My second larger point of contention is that the general dungeon design is just forgettable. Most areas feel like a haphazardly slapped together collection of assets and rooms with enemies placed in random spots. Only a few rooms really give off the feeling that they have any deeper design thought put into them – platforming rooms, puzzle rooms or dungeon segments that pose any navigational challenge are rare. The dungeons are largely affairs of walking from point A to point B and fighting enemies inbetween (or not). None of the treasure chest placements are particularly exciting, either. If the dungeons were at least visually interesting or would transport an interesting theme, I could even forgive lackluster dungeon design, but a lot of the dungeons are just the most generic ideas you can think of for JRPGs. Forests. Roads. Sewers. A cave. A mountain. Riveting stuff. The worst part about it that there is so much use of recoloured assets between these excuses for dungeon ideas that there is no way they could ever shine. I am not saying that a Forest is an inherently bad dungeon setting if you pull it off with an interesting aesthetical style, but Super Mario RPG once again simply does not. The forests, roads, caves are neither mysterious, magical, nor do they even have interesting colour schemes, no, it’s just plain old forests, roads and caves. It tries to get away by painting over standard scenarios with it’s claymation art style and by injecting some Mario-Isms, but that’s too little to get away with ideas this generic. Even at its most creative, Mario RPG gets a “that’s kind of neat” out of me. A far cry from the medieval churches, futuristic factories, and ancient civilations from something like Chrono Trigger.
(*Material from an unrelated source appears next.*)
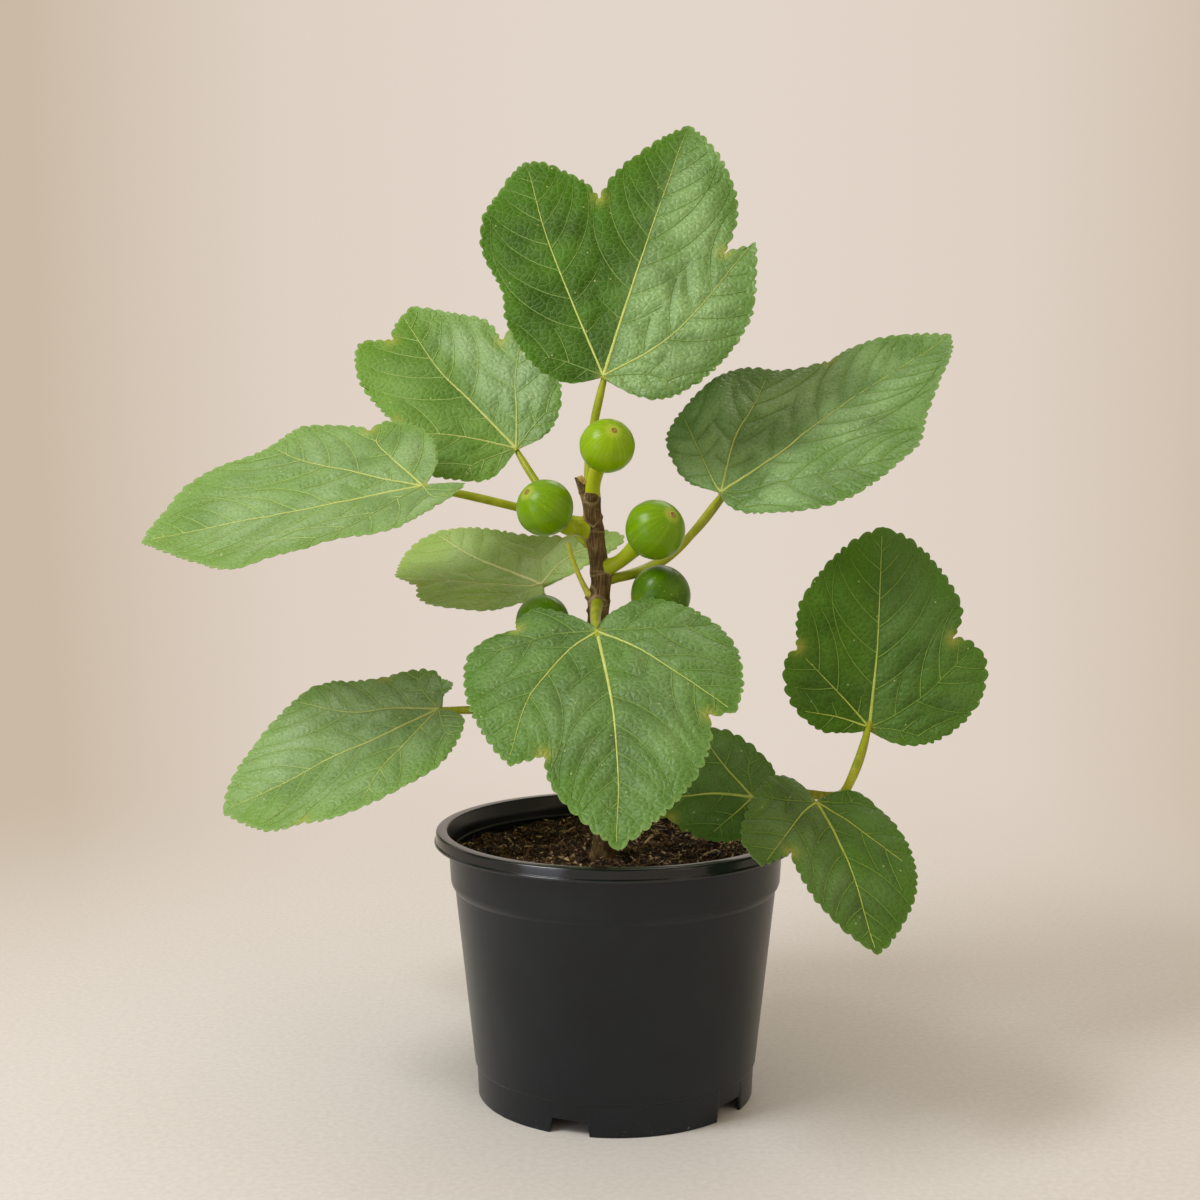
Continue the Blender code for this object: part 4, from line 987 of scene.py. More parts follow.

You might say that at least the visual style of the game is interesting and Super Mario RPGs character design really is one of its most distinctive traits, but also one of its most dissonant when it uses enemy designs that don’t fit the Mario mold. Why are there some designs that are trying to be spooky or unnerving (in children’s terms of course) when a lot of other enemies are just goofy looking cartoons? It feels a bit too directionless, there is also no coherent throughline for enemy types within a location. Some enemies are just funny little guys, and some are actual monsters you could describe as such. The character design doesn’t feel cohesive, it just feels like some were designed by Nintendo staff and others by Squaresoft staff.

The weirdest part is that by using these distinctly Non-Nintendo character designs in this setting, it feels like the game isn’t actually convinced that the Mario aesthetic is deserving of an RPG on its own. The principal antagonists are distinctly industrial entities, meant to represent weapons like knives, hammers and spears, whereas the known inhabitants of the mushroom kingdom are what you could call "core scrimblo". This feels weirdly out of place with the conceit that the game is entirely non-serious in its presentation of the story and the characters. There are basically no characters arcs or philosophies at play here, it’s just Mario fending off some invaders and it doesn’t really matter who those invaders are or why they are doing it. One of the first situations you are confronted with are Shy Guys on Pogo Sticks invading a town that you save by fighting a giant knife, and it doesn’t really get any more serious from there. The aesthetical contradictions could have been used to make a point, but the game doesn’t try to, and that makes it feel needlessly confused. At no point in the story is any real drive felt, it’s all silly and meant to be funny, so what is the point of the contrasting designs?

Since the story is so light-hearted, the jokes should at least land, but Mario RPG even fails at being funny most of the time – a lot the humor in the game is just the general idea of some concept or character trait being funny inherently, and these aren’t utilized for real set-ups and punchlines. An easy example: Bowser is a tough guy who is actually more worried about everything than he lets on, and he sometimes lets this slip. That’s the joke. There is no real execution at hand here, just wild gesturing in the direction of this contradictory behaviour. I am going cut the game some slack when I say that this is maybe the result of a subpar translation, because character reactions during story happenings also sometimes don’t really fit what is being said, but this still doesn't excuse the experience I had with that translation. Speaking of story, many of the humorous cutscenes feel like they are supposed to be somehow inherently funny because the main characters are pantomiming what happened to other characters. Now, character sprites in a SNES game are a rather limited resource, so what Mario and his friends are actually pantomiming at other people is often visually underwhelming, and it feels like I’m just supposed to laugh at the idea of pantomiming itself? The incidental jokes and cutscenes reflect a very superficial approach to humor where I feel I am supposed to laugh at the set up for a joke that is never followed up on.

If there is one thing I can say in favor of the game, it’s that I like the music. While it’s not my favorite SNES soundtrack, I can say that I had fun listening to the songs in the different locales and during battles. It hits just the right tone between tension and playfulness, and it’s generally catchy - I even like some of the songs in isolation, which is not something that happens often to me with SNES tracks, to be truthful.

I hate to be this negative about a game that is by all accounts a work of love, but as a whole package I would never recommend it. It’s a confused mess, failing to straddle the line between both the “Mario” and the “RPG” part and ends up satisfying the wish for neither. It tries to be experiential but doesn’t actually pull out all the stops to be remembered on the basis of its story or its locales and it leaves me with a very unsatisfactory feeling, like I wasted my time wishing for more. I feel like I will have forgotten most of the dungeons and characters in a month. I hoped that Mario’s first foray into the world of numbers would be more exciting, but I think I can at least look forward to the other games in the Mario RPG series being more up my alley.